Years later, my middle class existence firmly in place, I realize I have done much the same thing with my own two children, one of whom was successfully admitted to an elite college three years ago and is now a junior at Wesleyan. The other is a high school junior trying to pass AP Gov while figuring out majors and colleges and prepping for college entrance exams and all that jazz. The parent-child divide, however, is no less intense. The older one plans to move to Los Angeles after graduation to make her mark in films, and the younger one just slammed his door at me when I told him he could not go to South America alone over summer break. The words are different, but the tune is the same.

I cried today after I waved goodbye to my daughter, who is driving herself back to school, a two-day drive from St. Louis to Connecticut, during which I will be existing on coffee and nerves. Her college experience is very different from mine. I attended a public university, and she goes to one of the most expensive private schools on the planet. We share a love of movies, which we watch on Netflix with lots of interruptions to discuss acting, dialogue, set design, and whatever. It would drive my mother nuts. Still, her politics are way to the left of mine, which are already fairly left-leaning, and I can hear "you just don't understand me" in her tone when we disagree.

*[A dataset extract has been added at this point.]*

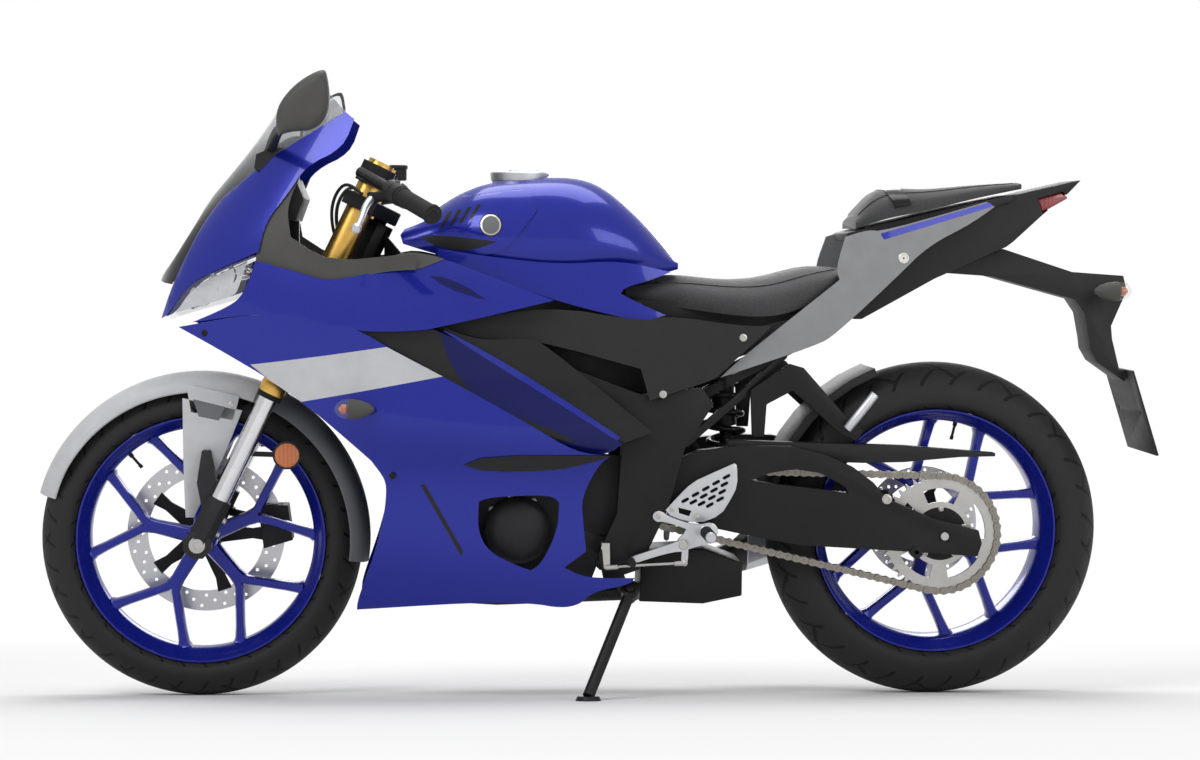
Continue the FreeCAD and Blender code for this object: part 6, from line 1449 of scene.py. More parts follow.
def make_nose():
    """The cowl, the screen, the cockpit's inner trim and the lamps with their bowls and lenses."""
    nose_piece("front_cowl_shell", rounded(COWL_LINE, 2), "body", NOSE_HALF, ["front_cowl"])
    nose_piece("windscreen_sheet", rounded(SCREEN_LINE, 2), "screen", NOSE_HALF, ["windscreen"])
    nose_piece("cockpit_inner_trim", rounded(TRIM_LINE, 2), "trim", NOSE_HALF - WALL - 0.0024,
               ["cockpit_trim"], far=0.0)
    lens = skin_part(NOSE, NOSE_HALF, WALL, rounded(LAMP_LINE, 2))
    Shape().add(lens, "lens").mirrored().finish("headlight_lenses", "chassis", ["headlights"], angle=38)
    bowl = skin_part(NOSE, 0.180, 0.004, rounded(BOWL_LINE, 2))
    lamps = Shape().add(bowl, "chrome")
    aim = Vector((-0.86, -0.45, 0.06)).normalized()
    for u, v, side, size in ((203, 298, -0.075, 0.021), (222, 285, -0.104, 0.024), (240, 273, -0.128, 0.017)):
        centre = at(u, v, side)
        lamps.turned([(-0.016, size * 0.25), (-0.012, size * 0.6), (-0.004, size * 0.9), (0.004, size),
                      (0.0045, size * 0.95), (-0.003, size * 0.84), (-0.010, size * 0.5),
                      (-0.013, size * 0.2)], centre, aim, "chrome", 40)
        lamps.turned([(-0.012, size * 0.22), (0.000, size * 0.22), (0.003, size * 0.10)], centre, aim,
                     "lens", 20)
    lamps.mirrored()
    lamps.finish("headlight_reflectors", "chassis", angle=38)


def make_fairings():
    """The fairings with their stripes, slots and liners, the covers and the screws that hold them; the liners'
    darkened blue and black inlay are painted shade.
    """
    # The scoop inlay takes the darkened liner blue: painted shade in the intake.
    scoop = rounded([(432, 269.5), (446, 270.5), (468, 279), (488, 292), (474, 289), (450, 281)], 1)
    side_piece("upper_fairing_shells", SIDES, FAIRING_HALF, rounded(UPPER_LINE), "body", ["upper_fairings"],
               extra=[(scoop, "liner", 0.0003)])
    side_piece("cockpit_trim_tails", SIDES, FAIRING_HALF + 0.0015, rounded(TRIM_TAIL_LINE, 1), "trim", [],
               wall=0.0025)
    stripes = [(line, "silver", 0.0004) for line in STRIPE_LINES]
    side_piece("side_fairing_shells", SIDES, FAIRING_HALF, rounded(SIDE_LINE), "body", ["side_fairings"],
               extra=stripes)
    slit = rounded([(424.3, 475), (428.5, 474), (467, 541), (464.5, 545)], 1)
    slider = rounded([(467, 454.3), (488.6, 444.6), (601, 444.6), (611.8, 446), (593, 452), (558.2, 460),
                      (488.6, 461.5)], 1)
    side_piece("lower_fairing_shells", SIDES, FAIRING_HALF, rounded(LOWER_LINE), "body", ["lower_fairings"],
               holes=[rounded(WINDOW_LINE)], extra=[(slit, "gloss", 0.0003), (slider, "plastic", 0.0016)])
    # The liner's darkened blue and the gloss black inlay within SHADE_LINE are painted shade in the duct.
    side_piece("duct_liners", SIDES, 0.206, rounded(DUCT_LINE), "liner", ["fairing_liners"],
               extra=[(rounded(SHADE_LINE), "gloss", 0.0004), (rounded(LIP_LINE), "body", 0.0012)])
    side_piece("tank_skirts", SKIRT, TANK_HALF, rounded(SKIRT_LINE), "body", [], near=-0.30)
    side_piece("frame_cover_shells", SIDES, 0.198, rounded(FRAME_COVER_LINE), "gloss", ["frame_covers"])
    side_piece("side_cover_shells", COVERS, 0.165, rounded(SIDE_COVER_LINE), "plastic", ["side_covers"])
    spots = [seen("lower_fairings", 580, 575), seen("lower_fairings", 400, 560),
             seen("lower_fairings", 397, 466), seen("side_fairings", 212, 328),
             seen("side_fairings", 560, 438), seen("upper_fairings", 380, 300)]
    bolts("fairing_screws", twins(spots), 0.0050, 0.0022, "black", "chassis")
    spots = [seen("side_covers", 740, 331), seen("frame_covers", 626.5, 420.3), seen("side_covers", 662, 386)]
    bolts("cover_screws", twins(spots), 0.0056, 0.0026, "steel", "chassis")


TANK = [(438, 212, 262, 0.70, 0.66), (470, 192, 272, 0.92, 0.80), (530, 181, 286, 1.0, 0.86),
        (590, 185, 291, 0.96, 0.80), (640, 224, 279.5, 0.72, 0.62), (672, 262, 270.5, 0.46, 0.44)]
TANK_NOSE = (398, 229, 262, 0.62, 0.62)
TANK_COVER_LINE = [(403.4, 235), (413.8, 221.2), (441.3, 199.4), (528.6, 187.9), (537.7, 207.4),
                   (512.5, 239.5), (501, 248.7), (457.4, 257), (430, 250.5), (406, 243)]
SEAT = [(621.6, 286.5, 297, 0.50, 0.48), (660, 277, 305, 0.66, 0.66), (709, 280, 312, 0.92, 0.90),
        (760, 277, 314, 1.0, 0.98), (800, 268, 300, 0.98, 0.94), (829, 268.5, 276, 0.86, 0.84)]
PILLION = [(842, 221, 231, 0.80, 0.80), (868, 194, 222, 0.98, 0.96), (900, 192, 215, 1.0, 0.98),
           (950, 189, 203, 0.90, 0.88), (1003, 185.5, 192, 0.62, 0.60)]
FILLER = at(520.0, 181.0, 0.0)


def tank_form(stations, grown=0.0):
    """The tank's form through its stations, grown outwards, as a plain object."""
    return Shape().loft(arched(stations, TANK_HALF + grown, *TANK_GRID), None).plain("tank")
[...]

My son is a swimmer and an absent-minded student. I remember the day I realized that he did not share my intellectual curiosity or my love of learning for learning's sake. His motto, "why do I need to learn this - I'm never going to use it," still brings tears of frustration to my eyes. Still, he is good at math and enjoys astronomy, and did I mention he swims miles every day? I could never do that, but I love to watch him do it. Our divide exists, but it is not as deep as our love.

And that is essentially what my mother taught me before she died. We want our children to do better than us, to have better lives. The test of our success is theirs. Sometimes their success takes them away from us for a while, but if we do it right, if they know we love them, they will always come back.